I’ve briefly ranted about the supposed lethality of old school RPGs before:

I think people make way too big a deal about character death in old school games. I’ve only had one TPK in almost 40 years, and I haven’t had that many individual character deaths. It’s not really that old school RPGs are deadly. It’s just that old school RPGs usually don’t protect characters from death. Characters are just as fragile as monsters, and hit points are typically low to begin with.

That certainly covers the mechanical aspects of lethality, but there’s another side: the perception of what you are doing when you are roleplaying.

Almost all modern RPGs describe what you do as “pretending to be heroes from your favorite movies and novels.” Genre stories give script immunity to main characters, at least until the end of the story. And in Hollywood movies, main characters don’t even die at the end. They want feel-good endings and death is a downer.
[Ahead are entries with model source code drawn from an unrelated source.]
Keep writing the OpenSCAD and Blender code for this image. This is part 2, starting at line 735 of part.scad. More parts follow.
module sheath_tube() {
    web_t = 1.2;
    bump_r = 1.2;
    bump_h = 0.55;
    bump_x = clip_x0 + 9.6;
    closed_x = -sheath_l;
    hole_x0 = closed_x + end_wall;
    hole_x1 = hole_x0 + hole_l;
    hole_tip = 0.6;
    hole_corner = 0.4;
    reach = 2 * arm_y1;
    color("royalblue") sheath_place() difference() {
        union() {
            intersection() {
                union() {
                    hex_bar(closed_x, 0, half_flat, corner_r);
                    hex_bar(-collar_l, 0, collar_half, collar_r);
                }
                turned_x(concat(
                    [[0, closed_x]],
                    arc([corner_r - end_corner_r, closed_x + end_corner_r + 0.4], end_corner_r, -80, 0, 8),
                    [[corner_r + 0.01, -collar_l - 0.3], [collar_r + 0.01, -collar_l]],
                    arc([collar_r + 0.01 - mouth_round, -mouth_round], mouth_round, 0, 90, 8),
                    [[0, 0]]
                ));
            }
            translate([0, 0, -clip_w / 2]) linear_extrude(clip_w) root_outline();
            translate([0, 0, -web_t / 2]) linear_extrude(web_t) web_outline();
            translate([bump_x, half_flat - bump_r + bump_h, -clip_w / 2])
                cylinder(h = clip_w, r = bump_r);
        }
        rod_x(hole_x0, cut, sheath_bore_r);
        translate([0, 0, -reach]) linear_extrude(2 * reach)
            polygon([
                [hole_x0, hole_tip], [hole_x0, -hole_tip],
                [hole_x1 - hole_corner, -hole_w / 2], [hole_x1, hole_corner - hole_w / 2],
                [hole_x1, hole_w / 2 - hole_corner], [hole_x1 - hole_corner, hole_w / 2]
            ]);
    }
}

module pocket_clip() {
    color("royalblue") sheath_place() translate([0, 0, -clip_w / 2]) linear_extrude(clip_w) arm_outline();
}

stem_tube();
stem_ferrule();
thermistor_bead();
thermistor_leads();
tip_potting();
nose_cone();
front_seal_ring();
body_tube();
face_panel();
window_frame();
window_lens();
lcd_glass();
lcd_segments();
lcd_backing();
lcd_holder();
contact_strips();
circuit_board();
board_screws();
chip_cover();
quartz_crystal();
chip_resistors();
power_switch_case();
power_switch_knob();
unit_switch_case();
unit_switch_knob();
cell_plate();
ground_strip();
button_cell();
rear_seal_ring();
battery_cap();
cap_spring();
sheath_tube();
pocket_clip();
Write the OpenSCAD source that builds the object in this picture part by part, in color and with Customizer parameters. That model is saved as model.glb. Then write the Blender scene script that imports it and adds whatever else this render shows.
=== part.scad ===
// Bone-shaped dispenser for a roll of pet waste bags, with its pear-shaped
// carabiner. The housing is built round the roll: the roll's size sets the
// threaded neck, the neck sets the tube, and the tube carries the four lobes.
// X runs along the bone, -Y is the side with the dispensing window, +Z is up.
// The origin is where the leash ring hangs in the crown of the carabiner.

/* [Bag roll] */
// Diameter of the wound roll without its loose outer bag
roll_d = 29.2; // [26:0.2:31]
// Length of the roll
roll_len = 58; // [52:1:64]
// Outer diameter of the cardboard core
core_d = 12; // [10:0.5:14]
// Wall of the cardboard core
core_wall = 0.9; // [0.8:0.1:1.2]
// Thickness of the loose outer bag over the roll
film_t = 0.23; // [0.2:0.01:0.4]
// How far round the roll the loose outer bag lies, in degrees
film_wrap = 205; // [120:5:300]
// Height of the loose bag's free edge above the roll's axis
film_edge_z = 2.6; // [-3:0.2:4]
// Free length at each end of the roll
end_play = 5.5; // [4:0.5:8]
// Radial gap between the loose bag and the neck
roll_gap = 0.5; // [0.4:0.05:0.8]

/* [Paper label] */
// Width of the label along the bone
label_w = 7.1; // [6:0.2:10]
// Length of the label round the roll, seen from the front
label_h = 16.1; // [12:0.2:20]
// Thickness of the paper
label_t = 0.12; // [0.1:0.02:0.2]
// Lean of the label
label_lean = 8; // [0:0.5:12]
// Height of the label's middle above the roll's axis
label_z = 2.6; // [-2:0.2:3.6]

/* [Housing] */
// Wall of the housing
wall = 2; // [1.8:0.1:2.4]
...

This is so common these days that when something breaks that expectation even a little (Game of Thrones,) people think of it as super dark and lethal.
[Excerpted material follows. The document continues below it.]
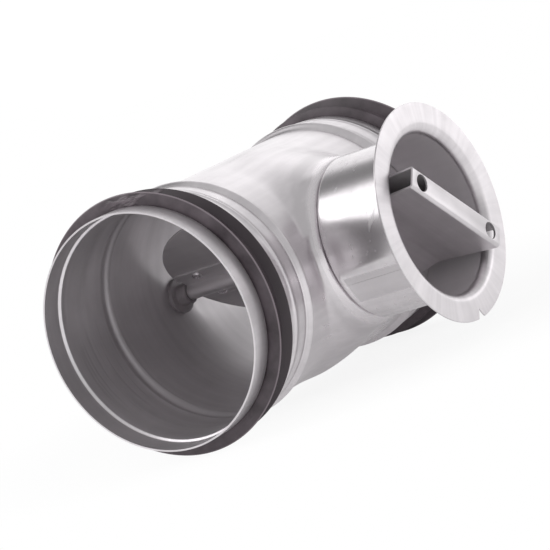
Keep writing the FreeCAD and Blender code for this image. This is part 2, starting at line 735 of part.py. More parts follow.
def split_washer():
    """Spring washer with one slanted gap, under the shaft nut."""
    top = HUB_TOP + SPLIT_WASHER
    washer = ring(SHAFT_END_RADIUS + FIT_CLEARANCE, SPLIT_WASHER_RADIUS, HUB_TOP, top)
    corner = FreeCAD.Vector(0, -top, -SPLIT_GAP / 2)
    gap = Part.makeBox(2 * SPLIT_WASHER_RADIUS, SPLIT_WASHER, SPLIT_GAP, corner)
    return at_rest(washer.cut(gap))


def shaft_nut():
    """Nut that clamps the hub on the shaft's shoulder."""
    bottom = HUB_TOP + SPLIT_WASHER
    top = bottom + SHAFT_NUT
    hole = disc(SHAFT_END_RADIUS + FIT_CLEARANCE, bottom, top)
    return at_rest(hexagon(SHAFT_NUT_ACROSS_FLATS, bottom, top).cut(hole))


front_gasket = gasket()
PIECES = {
    "duct_body": duct_body(),
    "front_gasket": front_gasket,
    "rear_gasket": front_gasket.mirror(ORIGIN, ALONG_DUCT),
    "handle_cup": handle_cup(),
    "cup_rivets": cup_rivets(),
    "main_bush": main_bush(),
    "bush_washer": bush_washer(),
    "bush_nut": bush_nut(),
    "far_bush": far_bush(),
    "far_bush_clip": far_bush_clip(),
    "blade_shaft": blade_shaft(),
    "damper_blade": damper_blade(),
    "shaft_strap": shaft_strap(),
    "strap_rivets": strap_rivets(),
    "cone_washer": cone_washer(),
    "dial_hub": dial_hub(),
    "dial_plate": dial_plate(),
    "handle": handle(),
    "handle_rivets": handle_rivets(),
    "lock_screws": lock_screws(),
    "lock_nuts": lock_nuts(),
    "split_washer": split_washer(),
    "shaft_nut": shaft_nut(),
}

os.makedirs("parts", exist_ok=True)
for name, piece in PIECES.items():
    placed = piece.translated(ALONG_DUCT * (DUCT_LENGTH / 2))
    placed.exportStep("parts/" + name + ".step")
    print(name, len(placed.Solids), round(placed.Volume, 1), placed.isValid())
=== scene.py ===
import json
import math

import bmesh
import bpy
import numpy as np
from mathutils import Matrix, Vector


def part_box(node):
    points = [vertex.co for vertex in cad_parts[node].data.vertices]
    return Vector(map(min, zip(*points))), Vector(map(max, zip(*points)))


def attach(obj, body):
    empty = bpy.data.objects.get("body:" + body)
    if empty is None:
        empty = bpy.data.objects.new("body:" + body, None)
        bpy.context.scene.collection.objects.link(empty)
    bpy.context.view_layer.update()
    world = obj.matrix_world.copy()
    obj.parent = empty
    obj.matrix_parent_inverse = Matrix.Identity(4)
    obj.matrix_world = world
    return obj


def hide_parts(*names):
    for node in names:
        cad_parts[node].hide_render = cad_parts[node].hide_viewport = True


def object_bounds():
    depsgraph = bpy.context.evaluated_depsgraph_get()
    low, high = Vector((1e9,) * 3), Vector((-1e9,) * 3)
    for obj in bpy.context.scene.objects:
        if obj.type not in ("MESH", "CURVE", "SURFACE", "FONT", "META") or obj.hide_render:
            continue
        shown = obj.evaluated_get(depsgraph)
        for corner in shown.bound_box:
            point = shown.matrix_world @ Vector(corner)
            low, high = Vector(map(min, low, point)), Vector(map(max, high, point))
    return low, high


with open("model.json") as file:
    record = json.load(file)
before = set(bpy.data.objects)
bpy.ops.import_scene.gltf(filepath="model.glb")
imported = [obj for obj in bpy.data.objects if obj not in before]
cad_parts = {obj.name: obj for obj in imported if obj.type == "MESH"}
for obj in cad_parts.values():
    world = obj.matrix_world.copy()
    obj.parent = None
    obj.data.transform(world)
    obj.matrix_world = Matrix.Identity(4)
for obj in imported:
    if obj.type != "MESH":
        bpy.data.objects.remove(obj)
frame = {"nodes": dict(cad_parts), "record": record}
cad_low, cad_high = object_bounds()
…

So new school traditional RPGs use mechanical means to reduce the chances of characters dying, and indie RPGs (story games) explicitly switch the focus of the rules from character and action emulation to story emulation. Players are given tools to prevent their character’s death until they feel it’s dramatically relevant.

Old school RPGs, I would argue, don’t emulate heroes in movies and novels, even though they are inspired by them. In those games, you are basically pretending to be yourself, but in a fantasy world. Yes, you may have options to make your character stronger or smarter than you are in real life, or give your character fantastic powers, but things that would be crazy in real-life, like rushing headlong into a group of enemies and fighting against 5 to 1 odds, are crazy in the fantasy world, too.

Death is a failure condition. If a player didn’t want their character to die, their death means that either the player or the GM made a mistake.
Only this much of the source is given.